Food shortages and hunger were constant, infant and maternal mortality rates were extraordinarily high and life expectations correspondingly low, political freedoms were universally denied, and even the ruling Zanu-PF had come to chafe under the exactions and Duvalier-like capriciousness of the nation's Pol Pot-like ruler.
Today, Zimbabweans are even more impoverished than ever before.
In March, with brutal attacks on opposition leaders such as Morgan Tsvangirai of the Movement for Democratic Change (MDC) the prevailing norm, it is no wonder that the once-prosperous and proud nation of Zimbabwe is universally known as Africa's most atrocious tyranny. President John Kufour of Ghana, president of the African Union, indeed told the BBC after the disturbances in Harare that the Zimbabwe case was tragic and dreadful, but the AU could effectively do nothing. Who can?
Worst of all, as this article is being prepared, no uprising of the downtrodden masses, no purple or rose revolutions, and no alliances between opposition politicians and soldiers and police appeared promising. Powerful neighbours were not going to intervene, as Tanzania had done so successfully in Idi Amin's Uganda and Rwanda and others had done so well in Mobutu Sese Seko's Zaire.
But, South Africa has always refused to follow their lead, often defending Mugabe's excesses within and outside the AU. External sanctions, even the American "smart sanctions", have accomplished little, failing to curb Mugabe's excesses.
Even though his nation-state is decaying around his ears, in late March Mugabe (83) appeared as strong and alert as before. He and his henchmen continued to pummel fellow Zimbabweans of all classes, imposing travel restrictions on the injured, and -- in Mugabe's case -- telling his international critics to "go hang".

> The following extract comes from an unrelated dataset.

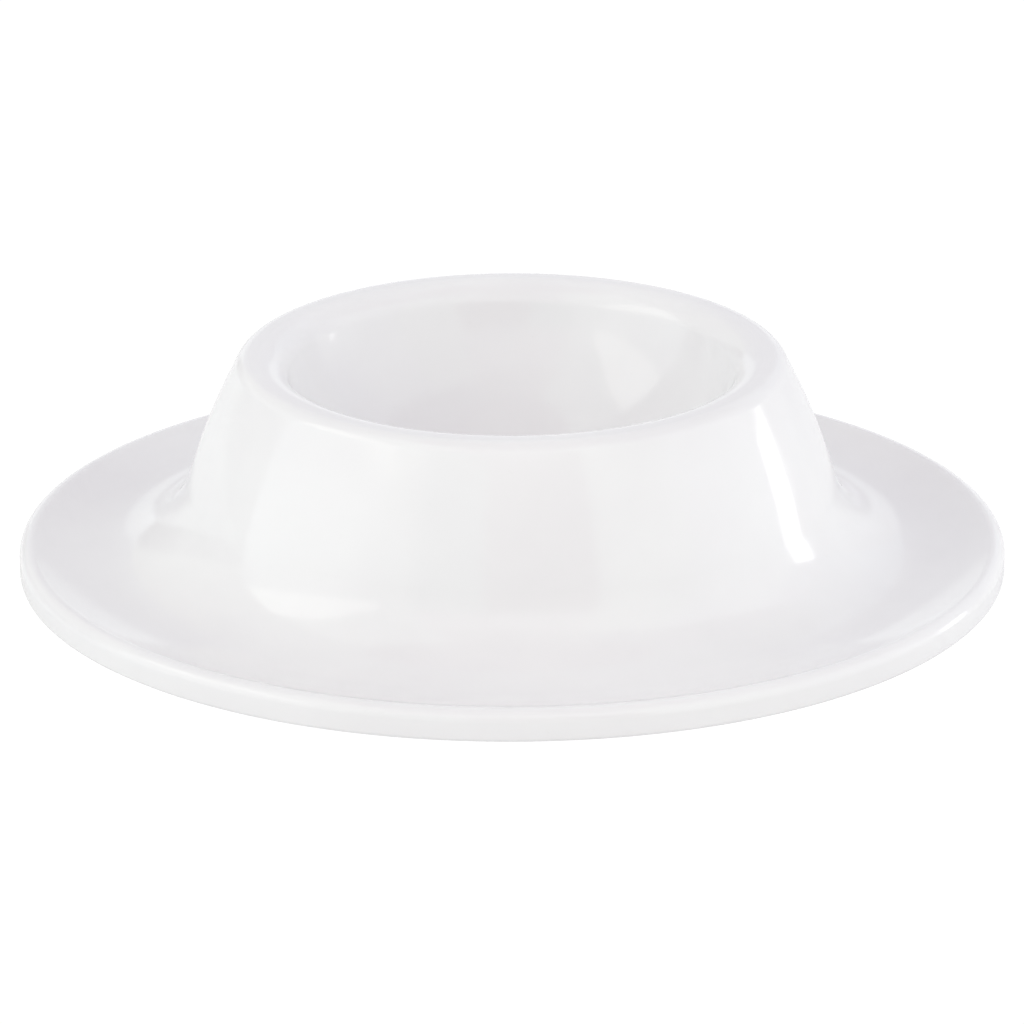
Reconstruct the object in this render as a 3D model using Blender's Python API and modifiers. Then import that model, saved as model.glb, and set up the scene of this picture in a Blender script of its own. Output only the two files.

Despite the internal chaos, and despite universal condemnation from non-Africans and the United Nations, no one could foresee precisely how Mugabe's mayhem would be curtailed. Even Mugabe's natural death would not (as in recent Turkmenistan) necessarily result in more than cosmetic improvements to a nation-state that he has almost single-handedly destroyed. In that event, hustlers from his Zanu-PF would attempt to perpetuate his despotic style of rule.
Fortunately, abundant good leaders and positive leadership are readily available for the post-Mugabe, post-Zanu-PF era. Within the mainline MDC, still run by Tsvangirai, there are a number of persons capable of leading a free Zimbabwe back to liberty and prosperity.
This is not to suggest that the reconstruction of Zimbabwe would be easy. However, by harnessing the outside support that would be forthcoming from investors and donors to the country's own strong reservoir of human talent (and reclaiming the efforts of those millions who have fled to Botswana, Zambia and South Africa), the resuscitating of Zimbabwe need not prove impossible.
No Somali-type result is lurking on the horizon, despite the horrendous destruction wreaked by Mugabe.
The intrinsic high levels of education among Zimbabweans, and the Zimbabwe populace's resilient political culture, predict a better outcome in a restored state. Tsvangirai in effect won several popular elections already; he has demonstrated integrity and a strong ability to lead. He has articulated excellent ideas about how best to reform Zimbabwe, most recently in a speech in early March in Johannesburg. And his associates and collaborators in the MDC are also capable.
The remnants of Zanu-PF, particularly the jousting wannabe heirs to Mugabe -- such as Emmerson Mnangagwa, defeated MP for Kwekwe, former Cabinet minister and speaker of Parliament, and Solomon Mujuru, former army commander and Cabinet member -- have all enriched themselves since Mugabe unleashed the forces of wild corruption in the 1990s. Both, and their many competitors and followers, are implicated in a succession of scandals. Most of all, anyone who has loyally served Mugabe is tainted with illegitimacy. What Zimbabwe needs are leaders like Tsvangirai who have not helped destroy their country, prey on its people, and consorted with evil.
As Zimbabwe rebuilds, which it soon must, it will need leaders with vision, clarity of purpose, honesty of intent, and the respect both of their people and of non-Zimbabweans. If Zimbabwe is ever going to take its rightful place in Southern Africa and the world, it can only do so through good governance. Mugabe has provided the opposite. His successors must work for the people, not against them.